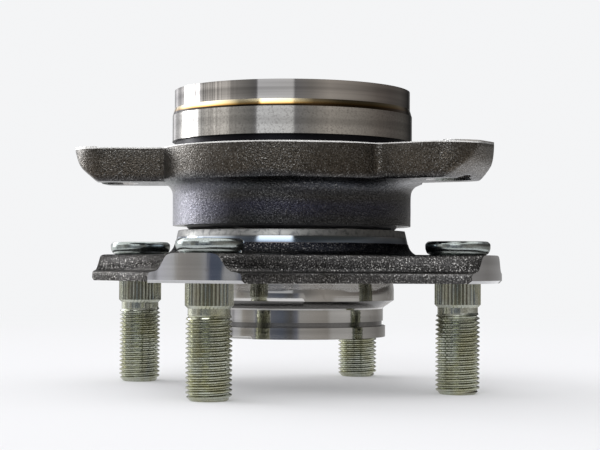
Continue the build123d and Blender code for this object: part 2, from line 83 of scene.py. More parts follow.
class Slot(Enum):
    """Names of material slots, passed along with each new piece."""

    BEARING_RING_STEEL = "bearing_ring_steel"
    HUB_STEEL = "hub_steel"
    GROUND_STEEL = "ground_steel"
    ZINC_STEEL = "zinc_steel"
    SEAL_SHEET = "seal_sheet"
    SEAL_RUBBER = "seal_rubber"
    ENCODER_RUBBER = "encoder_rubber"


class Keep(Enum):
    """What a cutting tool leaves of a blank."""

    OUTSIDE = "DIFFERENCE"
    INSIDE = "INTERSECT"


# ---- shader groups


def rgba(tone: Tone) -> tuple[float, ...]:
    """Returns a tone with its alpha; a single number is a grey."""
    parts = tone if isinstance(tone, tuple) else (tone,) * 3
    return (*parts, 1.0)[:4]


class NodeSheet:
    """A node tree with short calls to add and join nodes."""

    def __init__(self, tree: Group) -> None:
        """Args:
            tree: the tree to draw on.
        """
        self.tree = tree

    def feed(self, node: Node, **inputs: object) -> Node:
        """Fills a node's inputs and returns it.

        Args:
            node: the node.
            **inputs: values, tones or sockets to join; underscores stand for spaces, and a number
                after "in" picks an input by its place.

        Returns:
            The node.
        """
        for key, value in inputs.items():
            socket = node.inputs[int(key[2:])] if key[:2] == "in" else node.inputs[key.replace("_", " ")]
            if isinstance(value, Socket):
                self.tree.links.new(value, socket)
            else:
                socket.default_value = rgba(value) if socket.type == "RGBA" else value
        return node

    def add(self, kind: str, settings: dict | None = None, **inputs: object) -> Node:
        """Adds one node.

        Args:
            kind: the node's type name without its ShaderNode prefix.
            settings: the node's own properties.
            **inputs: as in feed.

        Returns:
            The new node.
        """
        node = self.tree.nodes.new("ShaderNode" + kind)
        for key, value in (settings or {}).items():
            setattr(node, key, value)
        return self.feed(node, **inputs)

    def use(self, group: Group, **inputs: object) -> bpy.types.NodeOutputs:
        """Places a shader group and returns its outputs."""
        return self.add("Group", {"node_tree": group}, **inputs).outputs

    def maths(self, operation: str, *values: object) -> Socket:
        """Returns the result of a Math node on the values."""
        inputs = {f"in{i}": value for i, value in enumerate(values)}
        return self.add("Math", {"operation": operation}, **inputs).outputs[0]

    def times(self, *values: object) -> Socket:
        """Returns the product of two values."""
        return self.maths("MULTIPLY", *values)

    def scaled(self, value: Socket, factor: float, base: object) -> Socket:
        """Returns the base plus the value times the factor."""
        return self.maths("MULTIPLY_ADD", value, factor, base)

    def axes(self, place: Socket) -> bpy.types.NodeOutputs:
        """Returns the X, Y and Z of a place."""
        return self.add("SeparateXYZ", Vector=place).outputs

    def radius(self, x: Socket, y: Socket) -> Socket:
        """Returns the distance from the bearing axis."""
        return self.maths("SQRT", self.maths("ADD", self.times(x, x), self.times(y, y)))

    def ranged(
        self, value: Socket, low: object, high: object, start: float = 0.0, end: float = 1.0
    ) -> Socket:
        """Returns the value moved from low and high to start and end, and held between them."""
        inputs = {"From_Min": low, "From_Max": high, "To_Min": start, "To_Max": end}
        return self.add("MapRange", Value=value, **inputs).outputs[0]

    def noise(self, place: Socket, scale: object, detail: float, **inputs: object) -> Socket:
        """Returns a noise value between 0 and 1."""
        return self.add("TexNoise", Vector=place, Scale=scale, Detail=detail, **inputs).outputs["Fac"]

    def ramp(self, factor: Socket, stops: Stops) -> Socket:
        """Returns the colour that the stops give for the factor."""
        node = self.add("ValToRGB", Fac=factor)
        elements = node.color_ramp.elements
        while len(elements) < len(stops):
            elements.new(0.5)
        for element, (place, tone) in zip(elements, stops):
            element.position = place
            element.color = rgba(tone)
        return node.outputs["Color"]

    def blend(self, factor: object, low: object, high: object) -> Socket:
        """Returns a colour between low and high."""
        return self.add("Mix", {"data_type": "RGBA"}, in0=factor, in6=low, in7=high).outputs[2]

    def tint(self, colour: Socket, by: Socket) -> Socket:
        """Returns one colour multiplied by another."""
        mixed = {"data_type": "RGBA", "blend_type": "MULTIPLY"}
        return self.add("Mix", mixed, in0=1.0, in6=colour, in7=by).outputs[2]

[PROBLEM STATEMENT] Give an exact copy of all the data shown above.

[THE COMPLETED TASK]
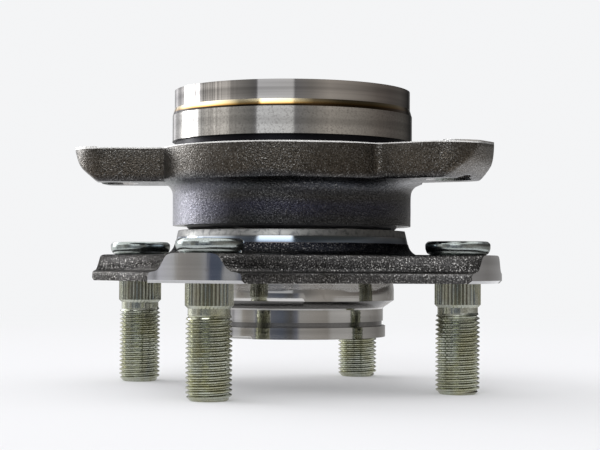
Continue the build123d and Blender code for this object: part 2, from line 83 of scene.py. More parts follow.
class Slot(Enum):
    """Names of material slots, passed along with each new piece."""

    BEARING_RING_STEEL = "bearing_ring_steel"
    HUB_STEEL = "hub_steel"
    GROUND_STEEL = "ground_steel"
    ZINC_STEEL = "zinc_steel"
    SEAL_SHEET = "seal_sheet"
    SEAL_RUBBER = "seal_rubber"
    ENCODER_RUBBER = "encoder_rubber"


class Keep(Enum):
    """What a cutting tool leaves of a blank."""

    OUTSIDE = "DIFFERENCE"
    INSIDE = "INTERSECT"


# ---- shader groups


def rgba(tone: Tone) -> tuple[float, ...]:
    """Returns a tone with its alpha; a single number is a grey."""
    parts = tone if isinstance(tone, tuple) else (tone,) * 3
    return (*parts, 1.0)[:4]


class NodeSheet:
    """A node tree with short calls to add and join nodes."""

    def __init__(self, tree: Group) -> None:
        """Args:
            tree: the tree to draw on.
        """
        self.tree = tree

    def feed(self, node: Node, **inputs: object) -> Node:
        """Fills a node's inputs and returns it.

        Args:
            node: the node.
            **inputs: values, tones or sockets to join; underscores stand for spaces, and a number
                after "in" picks an input by its place.

        Returns:
            The node.
        """
        for key, value in inputs.items():
            socket = node.inputs[int(key[2:])] if key[:2] == "in" else node.inputs[key.replace("_", " ")]
            if isinstance(value, Socket):
                self.tree.links.new(value, socket)
            else:
                socket.default_value = rgba(value) if socket.type == "RGBA" else value
        return node

    def add(self, kind: str, settings: dict | None = None, **inputs: object) -> Node:
        """Adds one node.

        Args:
            kind: the node's type name without its ShaderNode prefix.
            settings: the node's own properties.
            **inputs: as in feed.

        Returns:
            The new node.
        """
        node = self.tree.nodes.new("ShaderNode" + kind)
        for key, value in (settings or {}).items():
            setattr(node, key, value)
        return self.feed(node, **inputs)

    def use(self, group: Group, **inputs: object) -> bpy.types.NodeOutputs:
        """Places a shader group and returns its outputs."""
        return self.add("Group", {"node_tree": group}, **inputs).outputs

    def maths(self, operation: str, *values: object) -> Socket:
        """Returns the result of a Math node on the values."""
        inputs = {f"in{i}": value for i, value in enumerate(values)}
        return self.add("Math", {"operation": operation}, **inputs).outputs[0]

    def times(self, *values: object) -> Socket:
        """Returns the product of two values."""
        return self.maths("MULTIPLY", *values)

    def scaled(self, value: Socket, factor: float, base: object) -> Socket:
        """Returns the base plus the value times the factor."""
        return self.maths("MULTIPLY_ADD", value, factor, base)

    def axes(self, place: Socket) -> bpy.types.NodeOutputs:
        """Returns the X, Y and Z of a place."""
        return self.add("SeparateXYZ", Vector=place).outputs

    def radius(self, x: Socket, y: Socket) -> Socket:
        """Returns the distance from the bearing axis."""
        return self.maths("SQRT", self.maths("ADD", self.times(x, x), self.times(y, y)))

    def ranged(
        self, value: Socket, low: object, high: object, start: float = 0.0, end: float = 1.0
    ) -> Socket:
        """Returns the value moved from low and high to start and end, and held between them."""
        inputs = {"From_Min": low, "From_Max": high, "To_Min": start, "To_Max": end}
        return self.add("MapRange", Value=value, **inputs).outputs[0]

    def noise(self, place: Socket, scale: object, detail: float, **inputs: object) -> Socket:
        """Returns a noise value between 0 and 1."""
        return self.add("TexNoise", Vector=place, Scale=scale, Detail=detail, **inputs).outputs["Fac"]

    def ramp(self, factor: Socket, stops: Stops) -> Socket:
        """Returns the colour that the stops give for the factor."""
        node = self.add("ValToRGB", Fac=factor)
        elements = node.color_ramp.elements
        while len(elements) < len(stops):
            elements.new(0.5)
        for element, (place, tone) in zip(elements, stops):
            element.position = place
            element.color = rgba(tone)
        return node.outputs["Color"]

    def blend(self, factor: object, low: object, high: object) -> Socket:
        """Returns a colour between low and high."""
        return self.add("Mix", {"data_type": "RGBA"}, in0=factor, in6=low, in7=high).outputs[2]

    def tint(self, colour: Socket, by: Socket) -> Socket:
        """Returns one colour multiplied by another."""
        mixed = {"data_type": "RGBA", "blend_type": "MULTIPLY"}
        return self.add("Mix", mixed, in0=1.0, in6=colour, in7=by).outputs[2]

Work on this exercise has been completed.